Exercise details: Return the first line, the line containing "straight-sided glass tumbler.", and every line between them, exactly as they stand.
◆ ◆ ◆
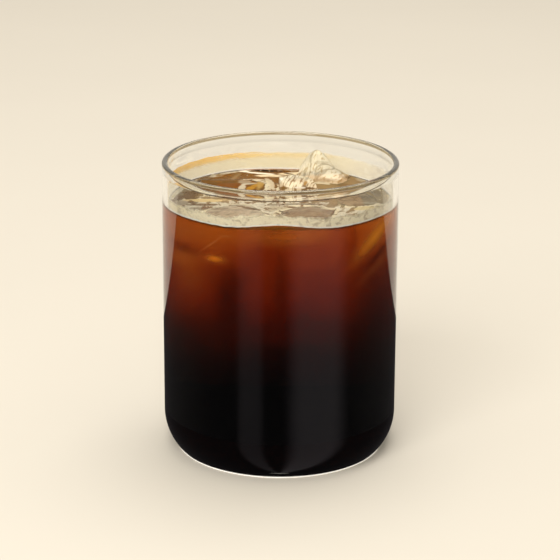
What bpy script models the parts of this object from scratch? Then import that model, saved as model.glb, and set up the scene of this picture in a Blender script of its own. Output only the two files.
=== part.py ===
"""Iced americano in a clear, straight-sided glass tumbler.

Metres, +Z up. The origin is the centre of the glass's foot, and the foot stands on z = 0.
The glass, the coffee, each floating piece of ice and the ring of fine foam on the inner wall
are separate closed solids, a hair's breadth apart.
"""

import math

import bmesh
import bpy
from mathutils import Matrix, Vector, noise

MM = 0.001

# Glass tumbler
GLASS_RADIUS = 40.0 * MM
GLASS_HEIGHT = 101.0 * MM
WALL = 1.8 * MM
FLOOR_TOP = 3.0 * MM            # top of the glass's floor, inside
HEEL_HEIGHT = 12.4 * MM         # where the wall starts to turn in
HEEL_RADIUS = 18.0 * MM         # outer radius of that turn
HEEL_INNER_REACH = 8.5 * MM     # how far in the inner turn runs along the floor
HEEL_INNER_RISE = 10.0 * MM     # how far up the inner turn runs along the wall
FOOT_BAND = 0.45 * MM           # height of the upright band that ends the turn at the foot
FOOT_CHAMFER = 0.1 * MM         # between that band and the foot ring
FOOT_RING_WIDTH = 3.0 * MM
PUNT_RISE = 0.8 * MM            # the underside inside the foot ring stands this much clear
PUNT_SLOPE = 2.0 * MM

# Coffee
GAP = 0.3 * MM                  # between any two solids that touch in the real drink
LEVEL = 86.9 * MM
MENISCUS_RISE = 0.7 * MM        # how far the coffee climbs at the glass
MENISCUS_REACH = 1.3 * MM       # how quickly that climb dies away from the wall
MENISCUS_START = 6.0 * MM       # the surface is flat further in than this
FRONT_BUMP = 1.7 * MM           # how much further it climbs at the front, where ice pushes it
FRONT_BUMP_WIDTH = math.radians(17.0)
THREE_WAVES = 0.12 * MM         # unevenness of the contact line, in three waves and in seven
SEVEN_WAVES = 0.08 * MM

# Foam ring left on the inner wall
FOAM_TOP = 93.9 * MM
FOAM_BOTTOM = 88.2 * MM         # before it follows the contact line
FOAM_THICKNESS = 0.8 * MM
FOAM_TOP_WAVE = 0.35 * MM

# Ice: name, centre x, centre y, height above the coffee, width, length, depth, yaw in degrees
ICE_PIECES = (
    ("ice_left", -16.2, 14.0, 2.0, 25.5, 21.5, 21.0, 4.0),
    ("ice_centre", 5.7, 12.0, 4.2, 12.5, 16.5, 20.0, 10.0),
    ("ice_back", 15.3, 25.5, 3.2, 18.0, 12.0, 17.0, -25.0),
    ("ice_right", 26.0, 1.6, 1.6, 15.0, 21.5, 19.0, 6.0),
    ("ice_front_left", -15.0, -17.6, 1.5, 20.5, 18.5, 18.0, 32.0),
    ("ice_front_right", 9.6, -16.0, 1.8, 20.5, 17.0, 20.0, -16.0),
)
ICE_CUTS = 5                    # each side of a block is divided this many times
ICE_ROUNDING = 0.42             # 0 is a square block, 1 a ball
ICE_MELT = 1.1 * MM             # depth of the hollows that melting leaves
ICE_MELT_SIZE = 11.0 * MM       # width of those hollows
PEAK_PIECE = "ice_back"
PEAK_PLACE = Vector((12.6 * MM, 28.0 * MM))
PEAK_RISE = 7.4 * MM
PEAK_SPREAD = 5.2 * MM

SEGMENTS = 72                   # sides of every turned piece
FULL_TURN = 2.0 * math.pi

GLASS_COLOUR = (0.93, 0.95, 0.94)
COFFEE_COLOUR = (0.10, 0.032, 0.010)
ICE_COLOUR = (0.88, 0.90, 0.90)
FOAM_COLOUR = (0.76, 0.62, 0.36)


def clear_scene():
    """Remove every object, so that the model starts from nothing."""
    for thing in list(bpy.data.objects):
        bpy.data.objects.remove(thing, do_unlink=True)


def make_material(name, colour, roughness, alpha=1.0):
    """A Principled material of one colour."""
    material = bpy.data.materials.new(name)
    material.use_nodes = True
    shader = material.node_tree.nodes["Principled BSDF"]
    shader.inputs["Base Color"].default_value = (*colour, 1.0)
    shader.inputs["Roughness"].default_value = roughness
    shader.inputs["Metallic"].default_value = 0.0
    shader.inputs["Alpha"].default_value = alpha
    material.diffuse_color = (*colour, alpha)
    return material


def finish(name, mesh_data, material):
    """Turn a bmesh into a named, smooth-shaded object with outward faces."""
    bmesh.ops.recalc_face_normals(mesh_data, faces=mesh_data.faces)
    mesh = bpy.data.meshes.new(name)
    mesh_data.to_mesh(mesh)
    mesh_data.free()
    mesh.materials.append(material)
    mesh.shade_smooth()
    mesh.set_sharp_from_angle(angle=math.radians(40.0))
    piece = bpy.data.objects.new(name, mesh)
    bpy.context.collection.objects.link(piece)
    return piece


def arc(centre, radius_r, radius_z, start, end, steps):
    """Points (r, z) on an elliptical arc, both ends included; angles in degrees from +r."""
    points = []
    for step in range(steps + 1):
        angle = math.radians(start + (end - start) * step / steps)
        r = centre[0] + radius_r * math.cos(angle)
        z = centre[1] + radius_z * math.sin(angle)
        points.append((r, z))
    return points


def turn(profile, closed):
    """Spin a profile of (r, z) points about Z into a closed solid."""
    shape = bmesh.new()
    verts = [shape.verts.new((r, 0.0, z)) for r, z in profile]
    edges = [shape.edges.new(pair) for pair in zip(verts, verts[1:])]
    if closed:
        edges.append(shape.edges.new((verts[-1], verts[0])))
    bmesh.ops.spin(
        shape, geom=verts + edges, cent=(0, 0, 0), axis=(0, 0, 1),
        angle=FULL_TURN, steps=SEGMENTS, use_merge=True)
    bmesh.ops.remove_doubles(shape, verts=shape.verts, dist=0.01 * MM)
    return shape


def glass_profile():
    """The tumbler's section, from the middle of the underside round to the floor inside."""
    heel_centre = (GLASS_RADIUS - HEEL_RADIUS, HEEL_HEIGHT)
    heel_end = -math.asin((HEEL_HEIGHT - FOOT_BAND) / HEEL_RADIUS)
    foot_radius = heel_centre[0] + HEEL_RADIUS * math.cos(heel_end)
    ring_inner = foot_radius - FOOT_RING_WIDTH
    inner_radius = GLASS_RADIUS - WALL
    rim_round = WALL / 2
    inner_heel = (inner_radius - HEEL_INNER_REACH, FLOOR_TOP + HEEL_INNER_RISE)
    rim_centre = (GLASS_RADIUS - rim_round, GLASS_HEIGHT - rim_round)

    profile = [(0.0, PUNT_RISE), (ring_inner - PUNT_SLOPE, PUNT_RISE), (ring_inner, 0.0)]
    profile += [(foot_radius - FOOT_CHAMFER, 0.0), (foot_radius, FOOT_CHAMFER)]
    profile += arc(heel_centre, HEEL_RADIUS, HEEL_RADIUS, math.degrees(heel_end), 0.0, 9)
    profile += arc(rim_centre, rim_round, rim_round, 0.0, 180.0, 8)
    profile += arc(inner_heel, HEEL_INNER_REACH, HEEL_INNER_RISE, 0.0, -90.0, 9)
    profile.append((0.0, FLOOR_TOP))
    return profile


def contact_rise(point):
    """How far the coffee climbs the glass at this side; most at the front."""
    side = math.atan2(point.y, point.x)
    front = (side + math.pi / 2) / FRONT_BUMP_WIDTH
    uneven = THREE_WAVES * math.sin(3.0 * side + 1.0) + SEVEN_WAVES * math.sin(7.0 * side)
    return MENISCUS_RISE + FRONT_BUMP * math.exp(-front ** 2) + uneven


def coffee_profile():
    """The coffee's section: the glass's inside less the gap, closely divided at the wall."""
    radius = GLASS_RADIUS - WALL - GAP
    heel = (GLASS_RADIUS - WALL - HEEL_INNER_REACH, FLOOR_TOP + HEEL_INNER_RISE)
    reach = HEEL_INNER_REACH - GAP
    rise = HEEL_INNER_RISE - GAP
    profile = [(0.0, FLOOR_TOP + GAP)]
    profile += arc(heel, reach, rise, -90.0, 0.0, 8)
    steps = 6
    for step in range(steps + 1):
        inset = MENISCUS_START * (step / steps) ** 2
        profile.append((radius - inset, LEVEL))
    profile.append((0.0, LEVEL))
    return profile


def raise_meniscus(shape):
    """Let the coffee's surface climb where it meets the glass."""
    inner_radius = GLASS_RADIUS - WALL
    for vert in shape.verts:
        inset = inner_radius - vert.co.xy.length
        if vert.co.z > LEVEL - GAP and inset < MENISCUS_START:
            vert.co.z += contact_rise(vert.co) * math.exp(-inset / MENISCUS_REACH)


def foam_profile():
    """The foam ring's section: a thin skin with rounded edges, thicker at its foot."""
    outer = GLASS_RADIUS - WALL - GAP
    inner_low = outer - FOAM_THICKNESS
    inner_high = outer - FOAM_THICKNESS / 2
    middle = (FOAM_BOTTOM + FOAM_TOP) / 2
    return [
        (outer, FOAM_BOTTOM), (outer, middle), (outer, FOAM_TOP),
        (inner_high, FOAM_TOP - FOAM_THICKNESS / 4),
        (inner_low, middle), (inner_low, FOAM_BOTTOM + FOAM_THICKNESS / 4),
    ]


def fit_foam_ring(shape):
    """Stand the ring on the contact line, and let its top edge rise and fall a little."""
    for vert in shape.verts:
        up = (vert.co.z - FOAM_BOTTOM) / (FOAM_TOP - FOAM_BOTTOM)
        around = math.atan2(vert.co.y, vert.co.x)
        wave = FOAM_TOP_WAVE * (math.sin(3.0 * around + 0.6) + math.sin(7.0 * around)) / 2
        foot = LEVEL + contact_rise(vert.co) + GAP
        vert.co.z = foot + up * (FOAM_TOP + wave - foot)


def ice_block(row, seed, grow=0.0):
    """One melted block of ice: a cube rounded towards a ball, dimpled, turned and placed."""
    name, x, y, above, width, length, depth, yaw = row
    half = Vector((width, length, depth)) * MM / 2
    place = Vector((x * MM, y * MM, LEVEL + above * MM - half.z))
    turned = Matrix.Rotation(math.radians(yaw), 3, "Z")
    tilted = Matrix.Rotation(math.radians(4.0 - 2.0 * seed), 3, "Y")

    shape = bmesh.new()
    bmesh.ops.create_cube(shape, size=2.0)
    bmesh.ops.subdivide_edges(shape, edges=shape.edges, cuts=ICE_CUTS, use_grid_fill=True)
    for vert in shape.verts:
        ball = vert.co.normalized() * 1.16
        rounded = vert.co.lerp(ball, ICE_ROUNDING)
        local = Vector([rounded[i] * half[i] for i in range(3)])
        hollow = noise.noise(local / ICE_MELT_SIZE + Vector((seed * 7.3, 0.0, 0.0)))
        local -= local.normalized() * ICE_MELT * (0.5 + hollow)
        vert.co = turned @ (tilted @ local) + place
        if name == PEAK_PIECE and vert.co.z > LEVEL:
            away = (vert.co.xy - PEAK_PLACE).length / PEAK_SPREAD
            vert.co.z += PEAK_RISE * math.exp(-away ** 2)
    bmesh.ops.recalc_face_normals(shape, faces=shape.faces)
    shape.normal_update()
    for vert in shape.verts:
        vert.co += vert.normal * grow
    bmesh.ops.triangulate(shape, faces=shape.faces)
    return shape


def cut_ice_pockets(coffee, pockets):
    """Take the ice, with its gap, out of the coffee."""
    for pocket in pockets:
        pocket.hide_render = True
        pocket.display_type = "WIRE"
        cut = coffee.modifiers.new("cut_" + pocket.name, "BOOLEAN")
        cut.operation = "DIFFERENCE"
        cut.object = pocket


def main():
    clear_scene()
    glass = make_material("glass", GLASS_COLOUR, 0.02, 0.3)
    coffee = make_material("coffee", COFFEE_COLOUR, 0.03, 0.95)
    ice = make_material("ice", ICE_COLOUR, 0.05, 0.4)
    foam = make_material("foam", FOAM_COLOUR, 0.6)

    finish("glass", turn(glass_profile(), closed=False), glass)

    fill = turn(coffee_profile(), closed=False)
    raise_meniscus(fill)
    drink = finish("coffee", fill, coffee)

    ring = turn(foam_profile(), closed=True)
    fit_foam_ring(ring)
    finish("foam_ring", ring, foam)

    pockets = []
    for seed, row in enumerate(ICE_PIECES):
        finish(row[0], ice_block(row, seed), ice)
        pockets.append(finish(row[0] + "_pocket", ice_block(row, seed, grow=GAP), ice))
    cut_ice_pockets(drink, pockets)


main()
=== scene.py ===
"""Looks of an iced americano in a clear, straight-sided tumbler: glass, coffee, melted ice and
the ring of fine foam that the coffee left on the inner wall, on a plain pale floor."""

import math
import random

import bmesh
import bpy
from mathutils import Matrix, Vector, noise
from mathutils.bvhtree import BVHTree


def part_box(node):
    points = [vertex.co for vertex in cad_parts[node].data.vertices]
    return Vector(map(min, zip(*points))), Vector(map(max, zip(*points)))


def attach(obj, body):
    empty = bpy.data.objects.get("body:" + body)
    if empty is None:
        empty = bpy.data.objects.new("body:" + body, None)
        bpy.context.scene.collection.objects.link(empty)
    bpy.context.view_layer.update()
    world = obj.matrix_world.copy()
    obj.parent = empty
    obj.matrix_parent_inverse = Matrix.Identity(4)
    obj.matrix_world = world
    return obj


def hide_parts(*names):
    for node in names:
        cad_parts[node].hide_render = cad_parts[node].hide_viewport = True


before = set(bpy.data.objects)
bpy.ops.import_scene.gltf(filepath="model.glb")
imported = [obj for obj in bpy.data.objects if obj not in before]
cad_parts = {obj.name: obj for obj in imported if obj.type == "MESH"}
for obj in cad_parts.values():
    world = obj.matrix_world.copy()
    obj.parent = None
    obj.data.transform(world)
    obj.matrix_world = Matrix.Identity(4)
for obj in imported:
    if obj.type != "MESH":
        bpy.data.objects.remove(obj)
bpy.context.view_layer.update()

bl_info = {
    "name": "Iced Americano",
    "version": (1, 0, 0),
    "blender": (4, 5, 0),
    "location": "3D View > Sidebar > Americano",
    "description": "Builds and finishes an iced americano in a tumbler",
    "category": "Object",
}

MM = 0.001
_, GLASS_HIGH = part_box("glass")
BODY = "root"
AROUND = 256

# Refractive indices. Ice hardly bends the light that comes to it through coffee.
GLASS_BENDS = 1.5
WATER_BENDS = 1.333
ICE_BENDS = 1.31
SUNK_ICE_BENDS = 1.01
POCKET_BENDS = 1.013
BUBBLE_BENDS = 1.33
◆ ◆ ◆
The result:
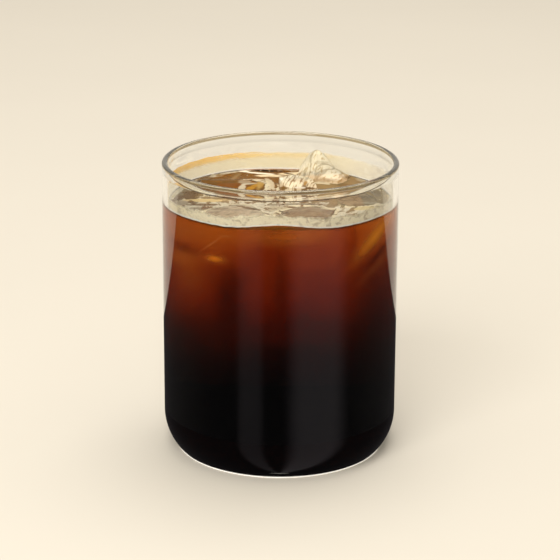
What bpy script models the parts of this object from scratch? Then import that model, saved as model.glb, and set up the scene of this picture in a Blender script of its own. Output only the two files.
=== part.py ===
"""Iced americano in a clear, straight-sided glass tumbler.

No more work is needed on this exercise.